_Source material:_

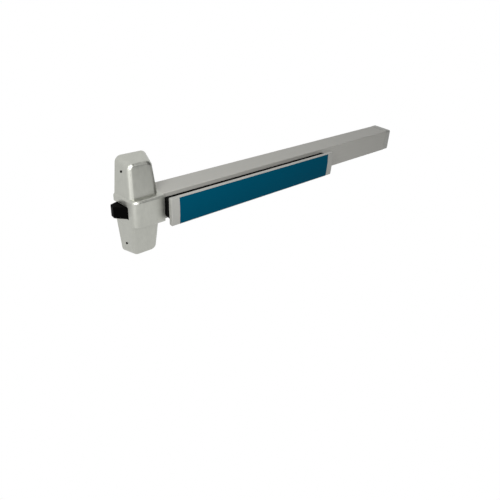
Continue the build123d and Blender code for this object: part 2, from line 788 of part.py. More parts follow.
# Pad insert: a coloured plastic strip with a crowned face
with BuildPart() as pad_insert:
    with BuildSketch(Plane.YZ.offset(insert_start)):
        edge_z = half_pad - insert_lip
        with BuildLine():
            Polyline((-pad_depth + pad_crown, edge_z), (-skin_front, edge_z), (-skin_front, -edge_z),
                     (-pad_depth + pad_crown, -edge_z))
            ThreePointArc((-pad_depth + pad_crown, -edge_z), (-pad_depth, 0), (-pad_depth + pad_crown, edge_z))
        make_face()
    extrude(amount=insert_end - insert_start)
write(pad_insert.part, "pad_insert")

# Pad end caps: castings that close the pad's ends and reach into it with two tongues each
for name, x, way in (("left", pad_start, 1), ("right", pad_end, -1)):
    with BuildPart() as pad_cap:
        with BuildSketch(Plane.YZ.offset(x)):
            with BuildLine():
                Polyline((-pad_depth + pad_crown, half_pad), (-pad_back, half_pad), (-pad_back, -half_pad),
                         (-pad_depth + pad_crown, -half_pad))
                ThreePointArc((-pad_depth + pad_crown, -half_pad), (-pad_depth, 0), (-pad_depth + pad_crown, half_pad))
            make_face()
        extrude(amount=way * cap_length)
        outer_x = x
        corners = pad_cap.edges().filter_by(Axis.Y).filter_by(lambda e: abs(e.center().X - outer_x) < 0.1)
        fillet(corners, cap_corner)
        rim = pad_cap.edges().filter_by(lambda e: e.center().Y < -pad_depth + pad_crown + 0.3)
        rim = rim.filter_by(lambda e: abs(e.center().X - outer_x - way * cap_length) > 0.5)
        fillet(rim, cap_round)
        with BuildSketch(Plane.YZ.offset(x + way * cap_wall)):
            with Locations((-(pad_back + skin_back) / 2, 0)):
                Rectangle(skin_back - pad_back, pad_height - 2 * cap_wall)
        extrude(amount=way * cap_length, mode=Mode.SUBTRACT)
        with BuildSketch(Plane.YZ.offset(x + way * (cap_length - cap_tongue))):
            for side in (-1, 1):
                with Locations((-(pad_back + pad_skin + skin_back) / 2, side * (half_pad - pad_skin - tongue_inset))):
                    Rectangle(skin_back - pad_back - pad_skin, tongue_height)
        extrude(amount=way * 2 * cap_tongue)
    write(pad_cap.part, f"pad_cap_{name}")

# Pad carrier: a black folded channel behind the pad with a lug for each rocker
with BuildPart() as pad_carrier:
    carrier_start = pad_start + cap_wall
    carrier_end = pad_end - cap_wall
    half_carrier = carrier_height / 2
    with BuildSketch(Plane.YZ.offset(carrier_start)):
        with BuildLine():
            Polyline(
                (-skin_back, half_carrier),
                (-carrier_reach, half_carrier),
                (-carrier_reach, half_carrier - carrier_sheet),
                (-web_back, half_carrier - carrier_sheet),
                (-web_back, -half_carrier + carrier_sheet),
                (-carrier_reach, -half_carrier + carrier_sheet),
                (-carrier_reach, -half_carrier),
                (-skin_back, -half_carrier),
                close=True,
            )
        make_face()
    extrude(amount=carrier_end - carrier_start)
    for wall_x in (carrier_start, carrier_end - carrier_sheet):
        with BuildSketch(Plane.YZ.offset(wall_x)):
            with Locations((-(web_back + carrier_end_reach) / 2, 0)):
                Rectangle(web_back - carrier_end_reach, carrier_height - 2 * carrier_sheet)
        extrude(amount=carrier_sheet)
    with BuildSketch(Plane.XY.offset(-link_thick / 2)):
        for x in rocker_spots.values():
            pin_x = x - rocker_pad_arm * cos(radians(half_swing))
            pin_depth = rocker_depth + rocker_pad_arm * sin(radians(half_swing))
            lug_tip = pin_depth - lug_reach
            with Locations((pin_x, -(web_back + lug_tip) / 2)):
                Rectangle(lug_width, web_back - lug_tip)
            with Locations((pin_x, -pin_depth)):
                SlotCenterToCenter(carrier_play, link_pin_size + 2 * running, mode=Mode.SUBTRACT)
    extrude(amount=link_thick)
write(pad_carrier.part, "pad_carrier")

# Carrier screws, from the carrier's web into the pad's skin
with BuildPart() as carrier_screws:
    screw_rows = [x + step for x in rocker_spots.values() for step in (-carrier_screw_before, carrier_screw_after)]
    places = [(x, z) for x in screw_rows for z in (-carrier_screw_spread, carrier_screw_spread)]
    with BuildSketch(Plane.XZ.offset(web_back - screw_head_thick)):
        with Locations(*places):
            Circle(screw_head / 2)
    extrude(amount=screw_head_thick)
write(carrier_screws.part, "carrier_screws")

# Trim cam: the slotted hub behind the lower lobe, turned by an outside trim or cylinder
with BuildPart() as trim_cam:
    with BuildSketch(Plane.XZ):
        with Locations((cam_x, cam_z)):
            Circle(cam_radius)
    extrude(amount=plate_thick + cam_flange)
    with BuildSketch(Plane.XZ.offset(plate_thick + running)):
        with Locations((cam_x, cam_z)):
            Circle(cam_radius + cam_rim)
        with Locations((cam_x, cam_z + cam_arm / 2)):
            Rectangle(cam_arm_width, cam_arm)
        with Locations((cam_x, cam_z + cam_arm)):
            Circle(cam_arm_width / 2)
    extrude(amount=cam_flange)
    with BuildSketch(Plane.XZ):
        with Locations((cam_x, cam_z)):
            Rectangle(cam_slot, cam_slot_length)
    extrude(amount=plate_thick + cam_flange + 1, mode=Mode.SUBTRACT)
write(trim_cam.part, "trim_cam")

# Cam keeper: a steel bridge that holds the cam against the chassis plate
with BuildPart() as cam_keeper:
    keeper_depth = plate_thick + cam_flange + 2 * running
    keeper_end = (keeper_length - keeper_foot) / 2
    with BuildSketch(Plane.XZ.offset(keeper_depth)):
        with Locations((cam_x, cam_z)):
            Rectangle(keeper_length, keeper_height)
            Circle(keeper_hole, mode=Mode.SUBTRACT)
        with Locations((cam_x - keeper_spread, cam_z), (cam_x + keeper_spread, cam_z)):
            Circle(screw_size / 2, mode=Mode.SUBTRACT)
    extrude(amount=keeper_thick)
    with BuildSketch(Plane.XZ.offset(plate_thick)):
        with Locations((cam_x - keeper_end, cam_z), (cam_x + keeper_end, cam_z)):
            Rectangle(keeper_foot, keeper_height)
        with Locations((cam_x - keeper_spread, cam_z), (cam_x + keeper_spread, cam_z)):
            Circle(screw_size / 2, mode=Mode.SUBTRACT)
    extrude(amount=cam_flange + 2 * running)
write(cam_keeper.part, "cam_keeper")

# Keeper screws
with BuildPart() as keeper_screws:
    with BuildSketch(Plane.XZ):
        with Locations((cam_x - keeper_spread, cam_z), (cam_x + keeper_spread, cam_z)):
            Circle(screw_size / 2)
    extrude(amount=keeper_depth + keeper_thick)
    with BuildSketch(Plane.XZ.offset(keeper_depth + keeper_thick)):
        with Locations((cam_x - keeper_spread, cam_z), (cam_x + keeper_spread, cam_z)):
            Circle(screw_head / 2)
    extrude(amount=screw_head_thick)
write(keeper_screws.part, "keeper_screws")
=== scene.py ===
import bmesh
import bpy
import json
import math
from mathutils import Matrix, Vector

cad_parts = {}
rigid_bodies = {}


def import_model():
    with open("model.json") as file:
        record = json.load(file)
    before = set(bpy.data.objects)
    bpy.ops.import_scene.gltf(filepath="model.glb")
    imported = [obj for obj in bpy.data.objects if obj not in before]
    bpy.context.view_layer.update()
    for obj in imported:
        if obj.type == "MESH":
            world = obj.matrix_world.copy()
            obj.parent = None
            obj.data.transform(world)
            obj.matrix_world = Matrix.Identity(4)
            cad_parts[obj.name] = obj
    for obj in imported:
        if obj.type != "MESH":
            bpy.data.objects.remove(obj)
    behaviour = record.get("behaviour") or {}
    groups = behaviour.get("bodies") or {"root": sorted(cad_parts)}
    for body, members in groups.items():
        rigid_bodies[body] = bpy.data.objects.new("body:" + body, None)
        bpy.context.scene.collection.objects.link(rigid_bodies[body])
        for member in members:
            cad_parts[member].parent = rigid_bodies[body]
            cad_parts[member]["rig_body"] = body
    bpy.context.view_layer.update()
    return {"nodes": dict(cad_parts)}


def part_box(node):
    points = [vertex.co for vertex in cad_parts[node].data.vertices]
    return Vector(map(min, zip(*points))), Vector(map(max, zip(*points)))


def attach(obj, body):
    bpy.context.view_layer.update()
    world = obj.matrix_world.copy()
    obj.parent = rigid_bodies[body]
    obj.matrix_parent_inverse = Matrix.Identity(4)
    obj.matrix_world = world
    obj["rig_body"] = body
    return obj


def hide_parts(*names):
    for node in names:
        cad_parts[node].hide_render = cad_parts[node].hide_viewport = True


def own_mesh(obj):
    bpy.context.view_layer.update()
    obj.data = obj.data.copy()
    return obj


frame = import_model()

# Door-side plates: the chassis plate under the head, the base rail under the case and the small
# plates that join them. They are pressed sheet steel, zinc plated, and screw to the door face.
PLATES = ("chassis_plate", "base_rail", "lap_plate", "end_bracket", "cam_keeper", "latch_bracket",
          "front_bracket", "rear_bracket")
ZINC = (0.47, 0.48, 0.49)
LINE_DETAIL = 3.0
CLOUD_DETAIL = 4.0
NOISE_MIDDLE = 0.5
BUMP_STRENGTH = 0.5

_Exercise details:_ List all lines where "Identity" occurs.

_Answer to this task:_
            obj.matrix_world = Matrix.Identity(4)
    obj.matrix_parent_inverse = Matrix.Identity(4)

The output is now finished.